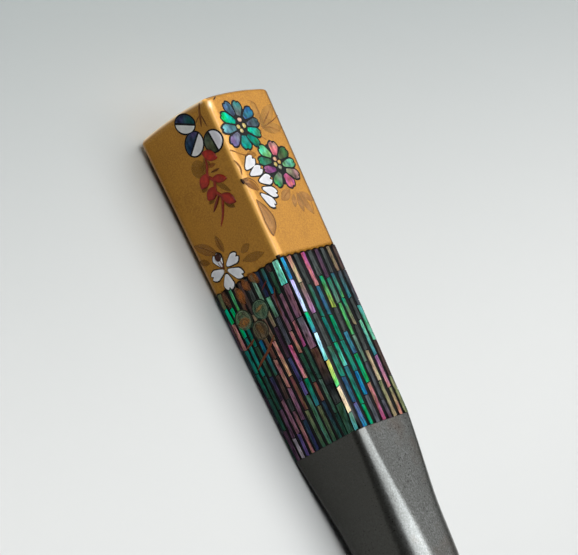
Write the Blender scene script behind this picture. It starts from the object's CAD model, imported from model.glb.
import bpy
import numpy as np
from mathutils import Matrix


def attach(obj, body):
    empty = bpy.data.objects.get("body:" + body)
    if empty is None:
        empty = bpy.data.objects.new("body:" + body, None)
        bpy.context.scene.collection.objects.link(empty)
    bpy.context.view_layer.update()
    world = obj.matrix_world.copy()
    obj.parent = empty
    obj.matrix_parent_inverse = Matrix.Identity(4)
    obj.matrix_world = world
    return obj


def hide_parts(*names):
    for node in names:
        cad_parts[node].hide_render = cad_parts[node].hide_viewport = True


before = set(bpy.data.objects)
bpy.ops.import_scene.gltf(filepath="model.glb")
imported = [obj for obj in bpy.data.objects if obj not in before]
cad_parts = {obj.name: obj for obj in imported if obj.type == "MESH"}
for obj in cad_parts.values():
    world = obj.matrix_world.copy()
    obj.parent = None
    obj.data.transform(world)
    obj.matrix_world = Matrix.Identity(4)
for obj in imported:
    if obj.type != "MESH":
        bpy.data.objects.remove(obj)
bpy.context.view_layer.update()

# Sizes in millimetres, in the stick's own frame: x from the head's end to the tip, z up, and
# the face with the leaves towards -y. Blender's lengths are metres.
MM = 0.001
head_w = 12.0
band_w = 10.6
gold_len = 20.9
band_len = 21.5
stem_len = 130.0
tip_w = 4.1
corner_r = 0.8
end_r = 0.5
end_dome = 0.15
coat_t = 0.3
fit = 0.02
head_len = gold_len + band_len
taper = (head_w - band_w) / 2 / head_len

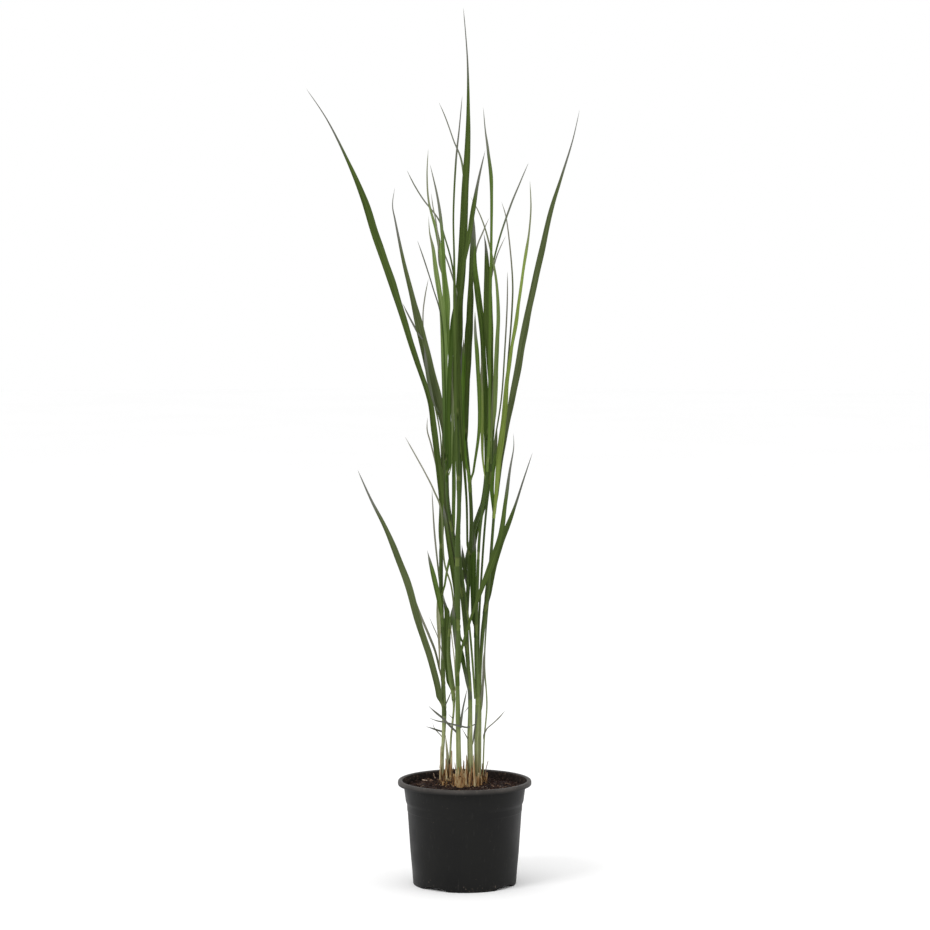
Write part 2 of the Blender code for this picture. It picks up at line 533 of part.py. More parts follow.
def add_stub(bm, x, y, height, lean_x, lean_y, width):
    """One cut-off stem: a tapered spike with a slanted end, sunk into the rootstock."""
    foot = SOIL_TOP + GAP + STUB_SINK
    rings = []
    for rise, share in STUB_LEVELS:
        level = foot + (CROWN_TOP + height - foot) * rise
        ring = []
        for i in range(STUB_SIDES):
            angle = 2.0 * math.pi * i / STUB_SIDES
            slant = STUB_SLANT * width * math.cos(angle) if rise == 1.0 else 0.0
            px = x + lean_x * rise + 0.5 * width * share * math.cos(angle)
            py = y + lean_y * rise + 0.5 * width * share * math.sin(angle)
            ring.append(bm.verts.new((px, py, level + slant)))
        rings.append(ring)
    bridge(bm, rings[0], rings[1])
    bridge(bm, rings[1], rings[2])
    bm.faces.new(rings[0])
    bm.faces.new(rings[2])


def make_crown():
    bottom = SOIL_TOP + GAP
    bm = bmesh.new()
    rings = [crown_ring(bm, share, bottom + CROWN_HEIGHT * rise) for share, rise in CROWN_LEVELS]
    for ring_a, ring_b in zip(rings, rings[1:]):
        bridge(bm, ring_a, ring_b)
    bm.faces.new(rings[0])
    bm.faces.new(rings[-1])
    crown = add_object("crown", bm, ROOTSTOCK)
    stubs = bmesh.new()
    for stub in STUBBLE:
        add_stub(stubs, *stub)
    add_boolean(crown, as_guide(add_object("stubble_guide", stubs, ROOTSTOCK)), "UNION")
    return crown


def curve_point(route, index, share):
    """A point of the smooth curve through the route, between two of its points."""
    last = len(route) - 1
    before, start = route[max(index - 1, 0)], route[index]
    end, after = route[min(index + 1, last)], route[min(index + 2, last)]
    point = []
    for a, b, c, d in zip(before, start, end, after):
        line = 2.0 * b + (c - a) * share
        bend = (2.0 * a - 5.0 * b + 4.0 * c - d) * share ** 2
        twist = (3.0 * b - a - 3.0 * c + d) * share ** 3
        point.append(0.5 * (line + bend + twist))
    return point


def stations(route):
    """Evenly spaced sections along the smooth curve: place, direction and width."""
    fine = []
    for index in range(len(route) - 1):
        for step in range(CURVE_STEPS):
            fine.append(curve_point(route, index, step / CURVE_STEPS))
    fine.append([float(value) for value in route[-1]])
    travelled = [0.0]
    for a, b in zip(fine, fine[1:]):
        travelled.append(travelled[-1] + (Vector(b[:3]) - Vector(a[:3])).length)
    count = max(4, math.ceil(travelled[-1] / STATION))
    sections = []
    index = 0
    for i in range(count + 1):
        target = travelled[-1] * i / count
        while index < len(fine) - 2 and travelled[index + 1] < target:
            index += 1
        share = (target - travelled[index]) / (travelled[index + 1] - travelled[index])
        place = [a + (b - a) * share for a, b in zip(fine[index], fine[index + 1])]
        direction = (Vector(fine[index + 1][:3]) - Vector(fine[index][:3])).normalized()
        sections.append((Vector(place[:3]), direction, place[3]))
    return sections


def section_axes(direction, turn):
    """Unit vectors across and through a strand that runs along direction."""
    across = direction.cross(Vector((0.0, 1.0, 0.0))).normalized()
    through = across.cross(direction)
    angle = math.radians(turn)
    turned_across = across * math.cos(angle) + through * math.sin(angle)
    turned_through = through * math.cos(angle) - across * math.sin(angle)
    return turned_across, turned_through


def make_culm(name, route):
    """A round tapered stem with flat ends."""
    sides = CULM_SIDES if route[0][3] > WISP_WIDTH else THIN_CULM_SIDES
    bm = bmesh.new()
    rings = []
    for place, direction, width in stations(route):
        level = Vector((0.0, 0.0, 1.0)) if not rings else direction
        across, through = section_axes(level, 0.0)
        ring = []
        for i in range(sides):
            angle = 2.0 * math.pi * (i + 0.5) / sides
            offset = across * math.cos(angle) + through * math.sin(angle)
            ring.append(bm.verts.new(place + offset * width * 0.5))
        rings.append(ring)
    for ring_a, ring_b in zip(rings, rings[1:]):
        bridge(bm, ring_a, ring_b)
    bm.faces.new(rings[0])
    bm.faces.new(rings[-1])
    return add_object(name, bm, STEM_GREEN)


def make_leaf(name, turn, route):
    """A long leaf with a V fold: four corners a section, drawn to a point at its tip."""
    bm = bmesh.new()
    rings = []
    sections = stations(route)
    for place, direction, seen in sections[:-1]:
        width = seen / math.cos(math.radians(turn))
        thickness = min(LEAF_THICKNESS, width * THIN_SHARE)
        fold = LEAF_FOLD * width if width > WISP_WIDTH else 0.0
        across, through = section_axes(direction, turn)
        corners = (
            place - across * width * 0.5,
            place + through * (fold - thickness * 0.5),
            place + across * width * 0.5,
            place + through * (fold + thickness * 0.5),
        )
        rings.append([bm.verts.new(corner) for corner in corners])
    for ring_a, ring_b in zip(rings, rings[1:]):
        bridge(bm, ring_a, ring_b)
    bm.faces.new(rings[0])
    fan(bm, rings[-1], bm.verts.new(sections[-1][0]))
    return add_object(name, bm, LEAF_GREEN)


def main():
    clear_scene()
    make_pot()
    make_soil()
    make_crown()
    for name, route in CULMS.items():
        make_culm(name, route)
    for leaves in (END_LEAVES, SIDE_LEAVES):
        for name, (turn, route) in leaves.items():
            make_leaf(name, turn, route)


main()
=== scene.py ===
"""Looks of the potted ornamental grass clump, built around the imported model."""

import math

import bmesh
import bpy
import numpy as np
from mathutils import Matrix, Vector, noise


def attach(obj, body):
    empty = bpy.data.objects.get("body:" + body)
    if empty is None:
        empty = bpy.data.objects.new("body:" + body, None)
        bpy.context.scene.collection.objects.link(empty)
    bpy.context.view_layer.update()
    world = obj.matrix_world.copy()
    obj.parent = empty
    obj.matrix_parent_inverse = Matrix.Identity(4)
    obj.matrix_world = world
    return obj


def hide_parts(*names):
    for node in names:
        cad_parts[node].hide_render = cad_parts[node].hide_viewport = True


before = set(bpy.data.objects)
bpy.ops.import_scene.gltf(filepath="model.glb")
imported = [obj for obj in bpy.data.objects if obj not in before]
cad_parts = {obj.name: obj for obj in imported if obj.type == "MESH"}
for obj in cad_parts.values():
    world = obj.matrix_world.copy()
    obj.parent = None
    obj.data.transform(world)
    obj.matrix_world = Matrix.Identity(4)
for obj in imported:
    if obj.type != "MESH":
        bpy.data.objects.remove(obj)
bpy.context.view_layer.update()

MM = 0.001
BODY = "root"
FULL_TURN = 2.0 * math.pi

# Camera and the studio's floor, in metres and degrees.
CAMERA_DISTANCE = 4.0
CAMERA_HEIGHT = 0.81
CAMERA_PITCH = 3.95  # below level
CAMERA_ASIDE = 0.00044
LENS = 122.865  # millimetres
STUDIO_RADIUS = 14.0

# Pot: the same outline as the CAD pot, in millimetres.
POT_HEIGHT = 133.0
WALL = 1.3
FLOOR = 1.8
BASE_RADIUS = 65.5
COLLAR_LOW = 102.0
COLLAR_TOP = 106.0
WALL_RADIUS_40 = 69.0
WALL_RADIUS_94 = 73.1
COLLAR_RADIUS = 77.5
LIP_RADIUS = 85.0
LIP_DROP = 6.2
LIP_INNER = LIP_RADIUS - 5.6
NOTCH_COUNT = 4
NOTCH_FIRST = -126.0
NOTCH_HALF_ANGLE = 16.0
NOTCH_HEIGHT = 4.0
NOTCH_INNER_RADIUS = 50.0
NOTCH_RAMP = 3.0
DRAIN_RADIUS = 4.0
DRAIN_RING = 58.0
DRAIN_CUT = 9.0  # length of the rod that cuts a drain hole
POT_SEGMENTS = 192

# Peat and what lies on it.
SOIL_TOP = 124.0
SOIL_EDGE = (76.2, 121.0)  # radius and height, inside the pot's wall
SOIL_CLEARANCE = 0.3
SOIL_SEGMENTS = 160
SOIL_RINGS = 62
SOIL_OUTER = 76.0
SOIL_INNER = 3.0
SOIL_DIP_START = 73.0  # from here out the peat dips to the wall
SOIL_DIP = 1.2
CRUMBS = 1500
CRUMB_REACH = 74.0
CRUMB_LIMIT = 75.6
CRUMB_TURN = 6.28  # radians, near a full turn
CHIP_SHARE = 0.22
CHIP_SHAPE = (2.4, 1.1, 0.45)
FIBRES = 210
FIBRE_REACH = 70.0
FIBRE_LIMIT = 74.5
FIBRE_STEPS = 9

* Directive
Find the string "model" in the listing and return every line that holds it.

* Task solution
Write the Blender scene script behind this picture. It starts from the object's CAD model, imported from model.glb.
bpy.ops.import_scene.gltf(filepath="model.glb")
"""Looks of the potted ornamental grass clump, built around the imported model."""
bpy.ops.import_scene.gltf(filepath="model.glb")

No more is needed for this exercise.